CENTER Awards: Curators Choice: Judy Gelles
This week and next, Lenscratch will be sharing the CENTER Award winners and the statements by the jurors to help understand their choices.
Congratulations to Judy Gelles for her Second Place win in CENTER’s Curator’s Choice Awards. She has had a long time focus on themes of family and children. For her project, Fourth Grade, she has traveled the world to capture children at a pivotal age. Judy has a solo exhibition, Front-Stage, Backstage, at the Pentimenti Gallery in Philadelphia, PA that runs through May 28, 2016.
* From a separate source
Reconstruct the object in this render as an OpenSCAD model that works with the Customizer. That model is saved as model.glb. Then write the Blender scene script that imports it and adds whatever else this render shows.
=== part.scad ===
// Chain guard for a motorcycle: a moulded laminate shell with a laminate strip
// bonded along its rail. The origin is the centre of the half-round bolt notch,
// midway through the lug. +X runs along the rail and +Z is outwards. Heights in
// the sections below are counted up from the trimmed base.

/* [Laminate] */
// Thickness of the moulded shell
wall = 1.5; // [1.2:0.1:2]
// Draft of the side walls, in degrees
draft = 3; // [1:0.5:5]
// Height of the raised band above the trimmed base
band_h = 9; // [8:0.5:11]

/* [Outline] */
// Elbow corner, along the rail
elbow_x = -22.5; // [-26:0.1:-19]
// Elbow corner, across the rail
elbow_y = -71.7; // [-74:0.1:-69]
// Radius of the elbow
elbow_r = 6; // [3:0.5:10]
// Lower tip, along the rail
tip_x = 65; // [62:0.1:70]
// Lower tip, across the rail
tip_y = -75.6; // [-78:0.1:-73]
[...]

Judy Gelles received her MFA in photography from the Rhode Island School of Design and her Masters in Counseling from the University of Miami. Her work is in major collections including the Los Angeles County Museum of Art, the Philadelphia Museum of Art, and the Museum of Modern Art in Rio de Janeiro, Brazil. She has had residencies at the MacDowell Colony, the Visual Studies Workshop, and the Atlantic Center for the Arts. Awards include a grant from the Lomax Family Foundation, an Individual Artist Grant from the Rhode Island state Council On The Arts, an Independence Foundation Fellowship in The Arts, a Mid-Atlantic Arts Foundation Artist as Catalyst Grant, a grant from WYBE Public Television, a Philadelphia Stories New Program Grant, and a Fleisher Challenge Artist Exhibition. In 2013, Critical Mass listed her as one of the top 50 photographers in the US. In 2015, she presented her latest project, Fourth Grade as a TEDx talk. Her work has been featured in Ms. Magazine; Vision Magazine, Beijing, China; Camerawork; New Art Examiner; Artweek, and Photography Now.
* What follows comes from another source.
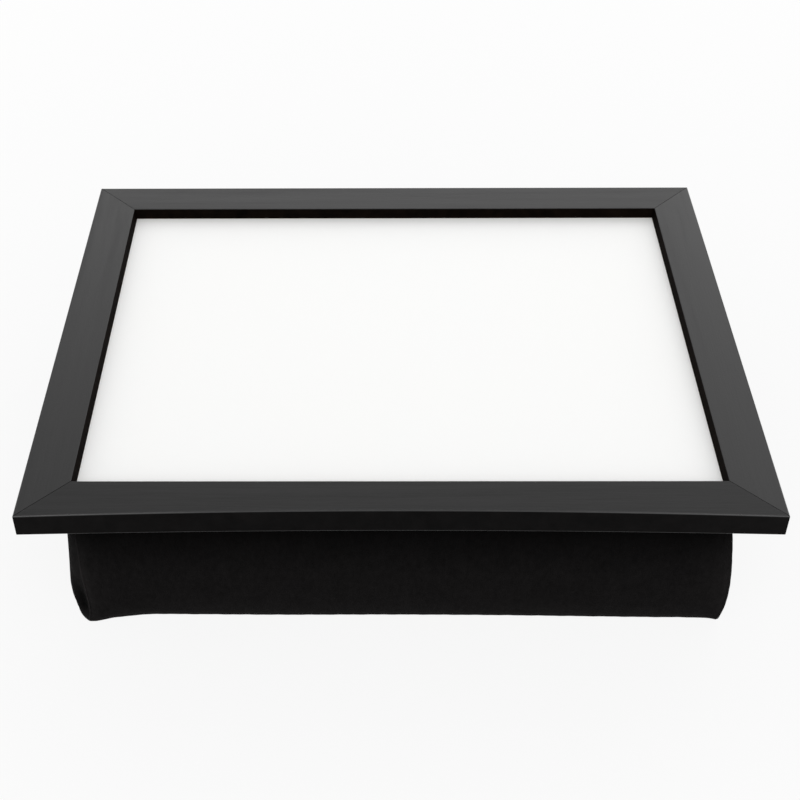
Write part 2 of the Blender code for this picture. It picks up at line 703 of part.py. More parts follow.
def slider_cutters(cutters, slider):
    """The channel for the two coils, left out round the post, and a slit each side for the tapes."""
    tail = -SLIDER_LENGTH / 2 - CUT_OVERRUN
    nose = SLIDER_LENGTH / 2 + CUT_OVERRUN
    post_end = SLIDER_LENGTH / 2 - POST_INSET
    post_half = COIL_PARTING / 2 - GAP
    slit_top = ZIP_TAPE_TOP + GAP
    edge = SLIDER_REACH + CUT_OVERRUN
    boxes = {
        "channel_tail": (
            (tail, -CHANNEL_REACH, CHANNEL_BASE),
            (post_end - POST_LENGTH, CHANNEL_REACH, CHANNEL_TOP),
        ),
        "channel_nose": (
            (post_end, -CHANNEL_REACH, CHANNEL_BASE),
            (nose, CHANNEL_REACH, CHANNEL_TOP),
        ),
        "channel_upper": ((tail, post_half, CHANNEL_BASE), (nose, CHANNEL_REACH, CHANNEL_TOP)),
        "channel_lower": ((tail, -CHANNEL_REACH, CHANNEL_BASE), (nose, -post_half, CHANNEL_TOP)),
        "tape_slit_upper": ((tail, post_half, CHANNEL_BASE), (nose, edge, slit_top)),
        "tape_slit_lower": ((tail, -edge, CHANNEL_BASE), (nose, -post_half, slit_top)),
    }
    for name, (low, high) in boxes.items():
        cutter = as_cutter(object_from(name, box_mesh(name, low, high), cutters, slider))
        cut(slider, cutter)


def bridge_outline():
    """The arch over the slider that holds the pull: x along the slider, y out from its plate."""
    half = BRIDGE_HALF_LENGTH
    foot = SLIDER_TOP - SLIDER_PLATE / 2
    inside = BRIDGE_SPAN / 2
    inner_radius = BRIDGE_RADIUS - BRIDGE_THICKNESS / 2
    corners = [
        (-half, foot, 0),
        (-inside, foot, 0),
        (-inside, BRIDGE_INSIDE, inner_radius),
        (inside, BRIDGE_INSIDE, inner_radius),
        (inside, foot, 0),
        (half, foot, 0),
        (half, BRIDGE_TOP, BRIDGE_RADIUS),
        (-half, BRIDGE_TOP, BRIDGE_RADIUS),
    ]
    return rounded_outline(corners, ROUND_STEPS)


def build_slider(parts, cutters, zip_line):
    half = SLIDER_LENGTH / 2
    corners = [
        (-half, -SLIDER_REACH, SLIDER_TAIL_RADIUS),
        (half, -SLIDER_REACH, SLIDER_NOSE_RADIUS),
        (half, SLIDER_REACH, SLIDER_NOSE_RADIUS),
        (-half, SLIDER_REACH, SLIDER_TAIL_RADIUS),
    ]
    outline = rounded_outline(corners, ROUND_STEPS)
    slider = object_from(
        "zip_slider", outline_mesh("zip_slider", [outline], SLIDER_BASE, SLIDER_TOP), parts, zip_line
    )
    slider.location = (SLIDER_REST, 0, 0)
    give_material(slider, BLACK_ENAMEL)
    round_edges(slider, SLIDER_ROUNDING, segments=1)
    slider_cutters(cutters, slider)
    bridge_mesh = outline_mesh("bridge", [bridge_outline()], -BRIDGE_WIDTH / 2, BRIDGE_WIDTH / 2)
    bridge = as_cutter(object_from("bridge", bridge_mesh, cutters, slider))
    bridge.rotation_euler = (math.pi / 2, 0, 0)
    union = slider.modifiers.new("bridge", "BOOLEAN")
    union.operation = "UNION"
    union.object = bridge
    return slider


def build_pull(parts, slider):
    """The pull lies back along the closed zip, its eye round the bridge."""
    bar = PULL_BAR / 2
    eye_half = PULL_EYE_WIDTH / 2
    end_half = PULL_END_WIDTH / 2
    window_half = BRIDGE_WIDTH / 2 + GAP
    bridge_sweep = math.hypot(BRIDGE_HALF_LENGTH, BRIDGE_TOP - PIVOT_HEIGHT)
    window_end = -bridge_sweep - GAP
    tip = bar - PULL_LENGTH
    outer = [
        (bar, -eye_half, eye_half * PULL_EYE_ROUND_SHARE),
        (bar, eye_half, eye_half * PULL_EYE_ROUND_SHARE),
        (tip, end_half, end_half * PULL_END_ROUND_SHARE),
        (tip, -end_half, end_half * PULL_END_ROUND_SHARE),
    ]
    window = rectangle(window_end, -window_half, -bar, window_half)
    slot_half = PULL_SLOT_WIDTH / 2
    slot_end = tip + end_half - slot_half
    slot_round = PULL_SLOT_WIDTH * PULL_SLOT_ROUND_SHARE
    slot = rectangle(slot_end, -slot_half, slot_end + PULL_SLOT_LENGTH, slot_half, slot_round)
    outlines = [rounded_outline(corners, ROUND_STEPS) for corners in (outer, window, slot)]
    mesh = outline_mesh("zip_pull", outlines, -PULL_THICKNESS / 2, PULL_THICKNESS / 2)
    pull = object_from("zip_pull", mesh, parts, slider)
    pull.location = (0, 0, PIVOT_HEIGHT)
    give_material(pull, BLACK_ENAMEL)
    round_edges(pull, PULL_ROUNDING, segments=1)


def build_tray():
    clear_scene()
    parts = collection_named("breakfast_tray")
    cutters = collection_named("cutters")
    tray = empty_at("tray_lift", (0, 0, RAIL_BASE), (0, 0, 0), parts)
    zip_place = (0, SEAM_HALF_DEPTH, ZIP_HEIGHT)
    zip_line = empty_at("zip_line", zip_place, (math.pi / 2, 0, math.pi), parts)
    build_frame(parts, cutters, tray)
    build_boards(parts, tray)
    build_strips(parts, tray)
    build_cover(parts, cutters)
    build_liner(parts, cutters)
    build_zip_tapes(parts, zip_line)
    slider = build_slider(parts, cutters, zip_line)
    build_pull(parts, slider)


build_tray()
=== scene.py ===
"""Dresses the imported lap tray: mitred rails, a white melamine panel and a bead cushion."""

import math
import random

import bmesh
import bpy
import numpy
from bpy.props import FloatProperty, FloatVectorProperty, IntProperty, PointerProperty
from mathutils import Matrix, Vector


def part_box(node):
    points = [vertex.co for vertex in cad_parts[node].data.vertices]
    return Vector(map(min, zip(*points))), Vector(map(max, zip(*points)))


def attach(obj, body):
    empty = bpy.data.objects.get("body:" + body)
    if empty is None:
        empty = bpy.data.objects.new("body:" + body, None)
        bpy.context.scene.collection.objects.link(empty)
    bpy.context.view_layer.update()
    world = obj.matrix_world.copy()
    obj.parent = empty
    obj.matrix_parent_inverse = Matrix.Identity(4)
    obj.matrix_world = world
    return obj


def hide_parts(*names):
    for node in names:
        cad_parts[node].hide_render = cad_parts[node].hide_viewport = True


bl_info = {
    "name": "Breakfast tray",
    "version": (1, 0, 0),
    "blender": (4, 5, 0),
    "location": "3D View > Sidebar > Tray",
    "description": "Makes a mitred lap tray on a bead cushion",
    "category": "Add Mesh",
}

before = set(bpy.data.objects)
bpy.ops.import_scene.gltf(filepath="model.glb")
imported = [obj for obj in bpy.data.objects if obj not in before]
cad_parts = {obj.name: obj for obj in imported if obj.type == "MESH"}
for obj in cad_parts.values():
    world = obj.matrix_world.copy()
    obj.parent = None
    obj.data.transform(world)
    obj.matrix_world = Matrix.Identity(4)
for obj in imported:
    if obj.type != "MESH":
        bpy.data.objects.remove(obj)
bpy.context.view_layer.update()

RAILS = ("front", "right", "back", "left")
FILM_GLOSS = {"front": 0.25, "right": 0.385, "back": 0.32, "left": 0.34}
CORNERS = [f"{depth}_{side}" for depth in ("front", "back") for side in ("left", "right")]
FILM, OUTER_FILM, BARE_WOOD, INNER_FILM, ARRIS_FILM = range(5)
EDGE_ANGLE = math.radians(35)
FOLD_ANGLE = math.radians(60)


def setting(kind, name, description, value, least=0, **options):
    return kind(name=name, description=description, default=value, min=least, **options)


def length(name, description, metres):
    return setting(FloatProperty, name, description, metres, unit="LENGTH", subtype="DISTANCE")


def colour(name, description, *channels):
    return setting(FloatVectorProperty, name, description, channels, max=1, subtype="COLOR")


def number(name, description, value):
    return setting(FloatProperty, name, description, value)


def family(name, description, kind):
    return PointerProperty(name=name, description=description, type=kind)


class RailSettings(bpy.types.PropertyGroup):
    width: length("Rail width", "Width of a rail seen from above", 0.030)
    web: length("Web width", "Width of a rail below its lip", 0.023)
    lip: length("Lip height", "Height of the lip's underside over the rail's", 0.0083)
    arris: length("Arris", "Radius of the film over the rail's edges", 0.0008)
    inner_arris: length("Inner arris", "Radius of the film over the lip's edge", 0.0004)
    sight_lean: length("Sight lean", "How far the inner wall leans in at its foot", 0.0015)
    gap: length("Mitre gap", "Gap at each mitre and round each fixing", 0.0003)
    rim_hollow: length("Rim hollow", "How far the front rail is drawn in at its rim", 0.0052)
    foot_hollow: length("Foot hollow", "How far the front rail is drawn in at its foot", 0.0034)
    arris_steps: setting(IntProperty, "Arris steps", "Faces round an arris", 8, least=2)
    spans: setting(IntProperty, "Spans", "Faces along a rail", 48, least=2)


class CushionSettings(bpy.types.PropertyGroup):
    top: length("Top height", "Height of the cushion's top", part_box("cushion_cover")[1][2])
    seam_x: length("Seam half width", "Half of the width from corner to corner", 0.201)
    seam_y: length("Seam half depth", "Half of the depth from corner to corner", 0.160)
    back_bulge: length("Back bulge", "How far the back swells past the corners", 0.008)
    right_reach: length("Right reach", "How far the back right corner stands out", 0.0035)
    heel: length("Heel", "How far the back corners stand out at the foot", 0.0055)
    seam_rise: length("Seam rise", "Height of the bottom seam over the floor", 0.0010)
    welt: length("Welt", "Radius of the folded cloth along a seam", 0.0007)
    weave_size: length("Cloth quad", "Side of the cloth's faces before it is smoothed", 0.0045)
    swell_cap: length("Swell cap", "Most that a point of the cloth may move", 0.006)
    pressure: number("Pressure", "How hard the beads push the cloth out", 4)
    seam_groove: length("Seam groove", "Depth of a sewn seam", 0.0003)
    seam_tuck: length("Seam tuck", "Depth of the crease behind an upright seam's foot", 0.0045)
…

CURATOR’S CHOICE: Juror’s Statement
Jeff Rosenheim, Curator in Charge, Department of Photographs, The Metropolitan Museum of Art
Artists accepted the necessary consequences of exposing themselves and their work in public and submitted over 3,500 photographs to this year’s CENTER Awards in the “Curator’s Choice” category. I had the great pleasure of looking at them all. It was a life affirming process from start to finish. Not because every picture maker convinced me that they were the true inheritor of the pictorial tradition of Daguerre, Fox Talbot, and Brady; or a worthy descendant of Nadar, Sander, and Arbus; or an expander of the experimental graphic practices of Moholy-Nagy and Man Ray; or an able disciple of the poignant social realism seen in the work of Hine or Lange. Some applied their understanding of these historical models; others carefully avoided them. A few were blissfully unaware of anything but their desire to add a new image to a world already brimming full of them. Collectively, the CENTER’s applicants prove once again that the medium of photography, both analog and digital, is alive and well and a corrective to those who might believe otherwise.
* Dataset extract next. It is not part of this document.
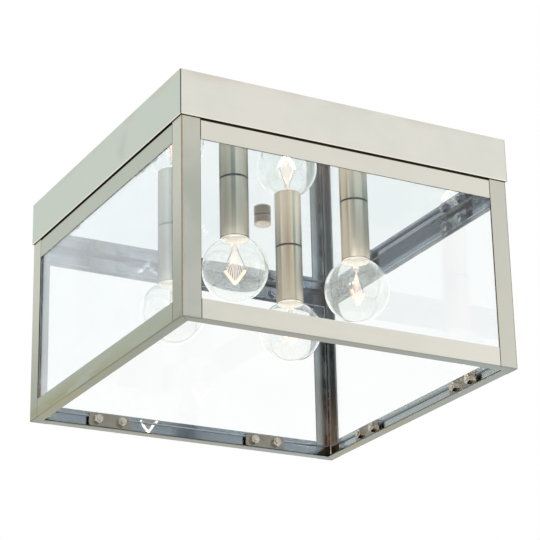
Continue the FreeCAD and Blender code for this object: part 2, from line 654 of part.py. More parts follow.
def lamp_groups():
    """The pieces that the four lamps have in like copies, one group to a node."""
    lamps = range(len(CORNERS))
    return {
        "lampholder_contacts": Part.makeCompound([at_lamp(lampholder_contact(), k) for k in lamps]),
        "lampholder_nipples": Part.makeCompound([at_lamp(lampholder_nipple(), k) for k in lamps]),
        "lampholder_lock_nuts": Part.makeCompound([at_lamp(lock_nut(PAN_UNDER), k) for k in lamps]),
    }


def lantern_parts():
    """The posts, rails and panes, by node name."""
    parts = {}
    for k, corner in enumerate(CORNERS):
        parts[f"corner_post_{corner}"] = turned(corner_post(), k)
    for k, side in enumerate(SIDES):
        parts[f"top_rail_{side}"] = turned(top_rail(), k)
        parts[f"bottom_rail_{side}"] = turned(bottom_rail(), k)
        parts[f"glass_pane_{side}"] = turned(glass_pane(), k)
    return parts


def all_parts():
    """Every node of the light, by name."""
    parts = {
        "canopy_pan": canopy_pan(),
        "reflector_plate": reflector_plate(),
        "frame_screws": frame_screws(),
        "clip_studs": clip_studs(),
        "clip_plates": clip_plates(),
        "clip_nuts": clip_nuts(),
        "crossbar": crossbar(),
        "crossbar_lock_nut": moved(lock_nut(0), 0, 0, CROSSBAR_COLLAR_END - LOCK_NUT_THICKNESS),
        "ground_screw": ground_screw(),
        "centre_nipple": centre_nipple(),
        "finial_washer": finial_washer(),
        "knurled_finial": knurled_finial(),
    }
    parts.update(lantern_parts())
    parts.update(lamp_groups())
    for k in range(len(CORNERS)):
        parts.update(lamp_parts(k))
    return parts


def main():
    """Writes one STEP file for each node."""
    os.makedirs("parts", exist_ok=True)
    for name, shape in all_parts().items():
        if not shape.isValid():
            raise ValueError(f"{name} is not a valid shape")
        shape.exportStep(f"parts/{name}.step")
        print(name, len(shape.Solids), "solids", round(shape.Volume, 1), "mm3")


main()
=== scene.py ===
import logging
import math
from dataclasses import dataclass, field
from enum import Enum

import bmesh
import bpy
import numpy as np
from mathutils import Matrix, Vector


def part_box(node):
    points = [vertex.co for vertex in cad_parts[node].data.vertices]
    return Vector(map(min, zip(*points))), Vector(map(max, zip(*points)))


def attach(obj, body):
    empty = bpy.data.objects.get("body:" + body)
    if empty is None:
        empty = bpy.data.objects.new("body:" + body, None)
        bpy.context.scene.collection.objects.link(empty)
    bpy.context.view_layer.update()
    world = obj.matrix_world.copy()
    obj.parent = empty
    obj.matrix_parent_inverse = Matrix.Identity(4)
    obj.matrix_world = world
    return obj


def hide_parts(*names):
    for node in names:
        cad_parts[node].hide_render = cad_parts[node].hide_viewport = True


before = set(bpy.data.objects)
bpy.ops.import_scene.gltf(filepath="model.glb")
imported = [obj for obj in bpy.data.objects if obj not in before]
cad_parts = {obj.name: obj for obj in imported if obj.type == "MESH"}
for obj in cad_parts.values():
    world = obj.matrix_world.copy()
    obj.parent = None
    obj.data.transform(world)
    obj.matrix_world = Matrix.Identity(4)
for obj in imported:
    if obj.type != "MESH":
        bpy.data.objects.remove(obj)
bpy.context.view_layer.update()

# Looks of a flush ceiling light: a square glass lantern under a brushed nickel pan.
# Metres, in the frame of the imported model: the ceiling is at z = 0 and +Z points up.

LOG = logging.getLogger("ceiling_light")
Array = np.ndarray
Colour = tuple[float, float, float]
Place = tuple[float, float, float]
Socket = bpy.types.NodeSocket
Object = bpy.types.Object
Material = bpy.types.Material

MM = 0.001
FULL_TURN = 2 * math.pi
WELD_DISTANCE = 0.002 * MM
SCRATCH_HEIGHT = 0.1 * MM
SIDES = ("front", "right", "back", "left")
CORNERS = ("front_left", "front_right", "back_right", "back_left")


class Grain(Enum):
    """The way a metal was brushed."""

    ALONG_X = "along x"
    ALONG_Y = "along y"
    ALONG_Z = "along z"
    ALONG_WALLS = "along the walls"


class Tone(Enum):
    """Tones of the painted reflections drawn as bands along a satin sleeve; SHADE is their painted shade."""

    SHADE = (0.09, 0.09, 0.075)
    OLIVE = (0.36, 0.37, 0.28)
    STONE = (0.55, 0.55, 0.46)
    BEIGE = (0.74, 0.62, 0.44)
    TAN = (0.54, 0.38, 0.24)
    PALE = (0.95, 0.82, 0.63)
    MAUVE = (0.56, 0.45, 0.38)
    GREEN = (0.26, 0.32, 0.26)
    MIST = (0.70, 0.74, 0.63)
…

The second prize winner, Judy Gelles, has traveled even further to find her subjects, fourth-grade students in schools across the world from India and Italy to South Korea and the United States. The portraits are remarkably well seen, minimal in their use of props, and a salutary celebration of things as they are. In each, Gelles asked the kids “what they wish for and what they worry about.” The clarity of the project is beguiling.
Fourth Grade
Fourth Graders from around the world answer three questions: Who do you live with? What do you wish for? and What do you worry about? I began the Fourth Grade Project in 2008 from a prototype born during my volunteer work at a Philadelphia inner-city school not far from where I live. Over the past eight years I have interviewed and photographed over 300 fourth grade students from the USA, China, India, Italy, England, St. Lucia, South Africa, and South Korea. Told in their own words, their stories touch on common human experiences and urgent social issues. The goals of the project are to bridge cultural differences and to foster a strong, tolerant student community. We live in a global society where interconnectedness is everywhere in this digital era. Yet the schools that I have been visiting are more homogeneous now than in the past. A notable commonality across all schools is that every group of fourth-graders has very little contact with or knowledge of people from cultural or socioeconomic backgrounds different than their own. Nine-year-old children are on the cusp of adolescence. They are able to think critically and consider relationships to be very important. They are socially conscious, interested in helping others, and openly curious about the world. It is also a moment in children’s development when worldviews start to become entrenched and paths for the future start to become more set. The Fourth Grade Project allows students to learn about others’ lives in a uniquely personal way and to use the project as a catalyst for their own explorations.